NEW YORK — The crack of a bat is the sweetest sound in the world to some baseball fans living in the Bronx neighborhood that hugs Yankee Stadium.

On game nights, powerful lights over the field where the immortals have hit home runs for 85 years spill onto homes blocks away. The familiar smells waft through the grungy streets — of stale beer, peanuts, popcorn, hot dogs. Some people sneak out to fire escapes to cheer the Yankees from afar while chugging beers with the TV on.

"Everybody talks about the Yankees in this neighborhood — all the time," says Saeed Jeffe, a local resident who manages a sports souvenir shop and learned to love baseball after he emigrated from Yemen.

This is the Yankee Stadium neighborhood — for one last summer before the gates close on the temple of sports. Its rich history will be celebrated this week as Yankee Stadium hosts the All-Star game.

The old ballpark saw Babe Ruth's 60th home run, Roger Maris' 61st and Reggie Jackson's three in Game 6 of the 1977 World Series, powering the Yankees to victory over the Dodgers.

That's the kind of sports glory that draws fans who on sweltering summer days drive the streets for hours in their cars, competing for parking spots with annoyed residents.

One sunny morning before Tuesday's All-Star game, River Avenue was almost empty of moving cars. But it was full of nostalgia as time ticked down for the House that Ruth Built.

An American flag fluttered in the breeze atop a crane erecting the new stadium.

"I've known the old stadium for a long, long, long, long time," said Carlos Deleon, who brings his young children to games now. "The new one will be better, but they should leave the old one up."

It's where Luis Colon, now a baseball coach, played as part of his Roman Catholic high school all-star game years ago. "I played short there before Jeter," he joked.

Behind River Avenue stretches a neighborhood into which few Yankees fans ever step — hilly Highbridge with its low-income, Art Deco buildings and vacant lots, amid urban renewal that has brought subsidized new townhouses and apartments.

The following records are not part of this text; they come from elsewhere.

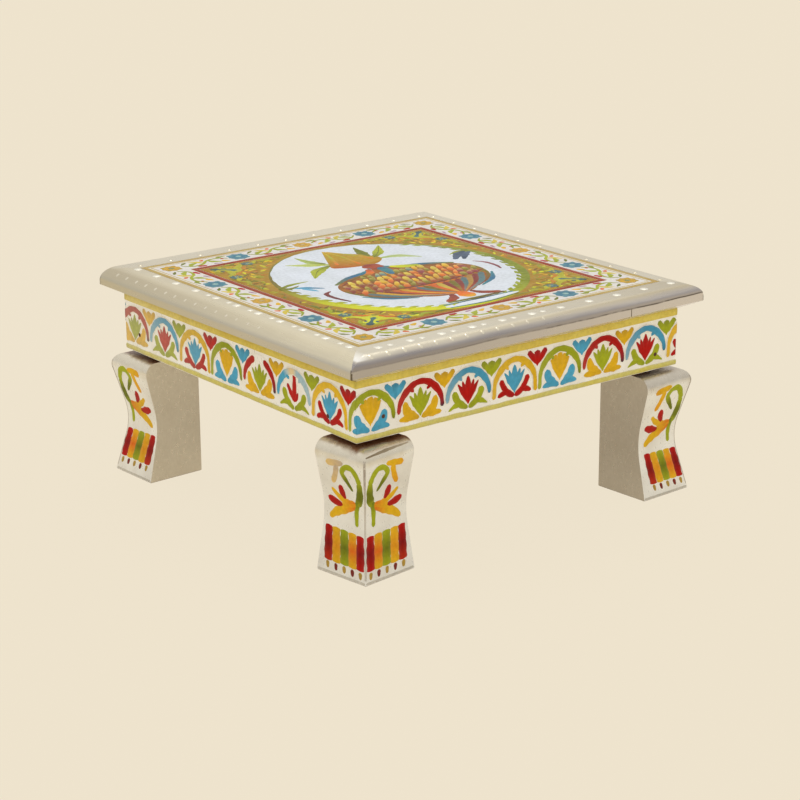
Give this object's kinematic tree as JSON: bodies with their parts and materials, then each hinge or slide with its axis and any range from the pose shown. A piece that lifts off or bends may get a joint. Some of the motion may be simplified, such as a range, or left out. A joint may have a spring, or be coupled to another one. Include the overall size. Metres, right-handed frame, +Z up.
{
  "type": "bajot low table",
  "caption": "Low square table with a moulded board, painted apron band and S-curved legs, clad in thin white metal, for raising a lamp, idol or dish off the floor.",
  "frame": {"origin": "on the floor under the middle of the table", "axes": "+Z up; the front faces -Y, the right side +X; all four sides are alike but for the paint"},
  "size_m": [0.3048, 0.3048, 0.1529],
  "materials": {
    "board_wood": "plain sawn board, unfinished under the metal",
    "frame_wood": "dark brown stain",
    "leg_wood": "dark brown stain",
    "dowel_wood": "plain",
    "white_metal": "satin, hand burnished, lightly embossed",
    "painted_panel": "glossy enamel colours on a white ground",
    "painted_ribbon": "glossy enamel colours between bright metal lines",
    "nail_steel": "dark, slightly rusted"
  },
  "bodies": {
    "root": {"apron_ribbon": "painted_ribbon", "board_nails": "nail_steel", "corner_block_back_left": "frame_wood", "corner_block_back_right": "frame_wood", "corner_block_front_left": "frame_wood", "corner_block_front_right": "frame_wood", "leg_core_back_left": "leg_wood", "leg_core_back_right": "leg_wood", "leg_core_front_left": "leg_wood", "leg_core_front_right": "leg_wood", "leg_dowels": "dowel_wood", "leg_sheath_back_left": "white_metal", "leg_sheath_back_right": "white_metal", "leg_sheath_front_left": "white_metal", "leg_sheath_front_right": "white_metal", "rail_back": "frame_wood", "rail_front": "frame_wood", "rail_left": "frame_wood", "rail_nails": "nail_steel", "rail_right": "frame_wood", "rim_sheet_back": "white_metal", "rim_sheet_front": "white_metal", "rim_sheet_left": "white_metal", "rim_sheet_right": "white_metal", "top_board": "board_wood", "top_panel": "painted_panel"}
  },
  "joints": []
}
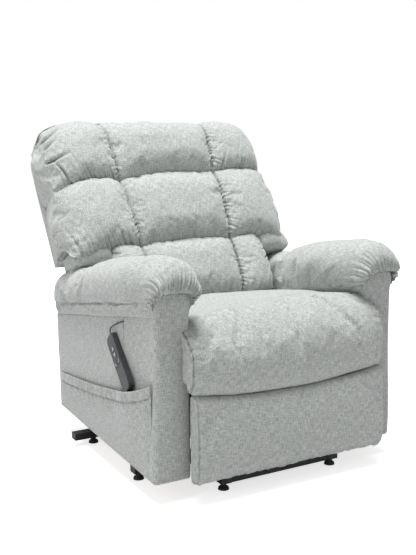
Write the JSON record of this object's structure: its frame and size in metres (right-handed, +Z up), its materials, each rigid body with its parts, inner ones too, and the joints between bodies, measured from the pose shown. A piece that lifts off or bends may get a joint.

The area, ravaged in the 1960s and '70s by crime and drugs, still suffers from years of bad press, following sportscaster Howard Cosell's unforgettable pronouncement on live television during the 1977 World Series, against a backdrop of urban blazes: "Ladies and gentlemen, the Bronx is burning."

The Bronx isn't burning these days, and beyond the beer-soaked bars across from the stadium are pavements rich with baseball lore — and just plain life.

During games, groups of men play dominoes on makeshift tables set up in the street — while following the play on radio, or sometimes even on small TVs. The laughter and cursing heard out here is often Spanish.

All the while, a new Yankee Stadium is rising that will open next year.

"It's looking beautiful — like the White House. Really!" said Angel Figueroa, a Dodger fan and handyman who lives in one of the buildings with the fire escapes facing the old stadium.

Still, the people who live around Yankee Stadium have plenty of worries, struggling to keep their jobs and homes in a bad economy that has hit this mostly minority part of the Bronx especially hard.

But on the tough urban turf, Yankees games are still a perfect escape. Locals like to sit on fire escapes during the play — hoping not to get caught by the authorities. (It's illegal to be on a fire escape just for fun).

Others hang out open windows, bathed in the stadium's incandescent light.

So hallowed are the grounds around the old stadium to some fans that Jimmy Haller scattered his brother's ashes in Monument Park, a section of the stadium with plaques bestowed on the best — Lou Gehrig, Joe DiMaggio, Ruth, Mantle.

Haller said he took along his young daughter as a decoy, asking her to run and pick something in a public flower bed to divert police.

Meanwhile, "I opened the ashes and I scattered them under the trees in Monument Park," he says. "That's the truth — may God strike me dead."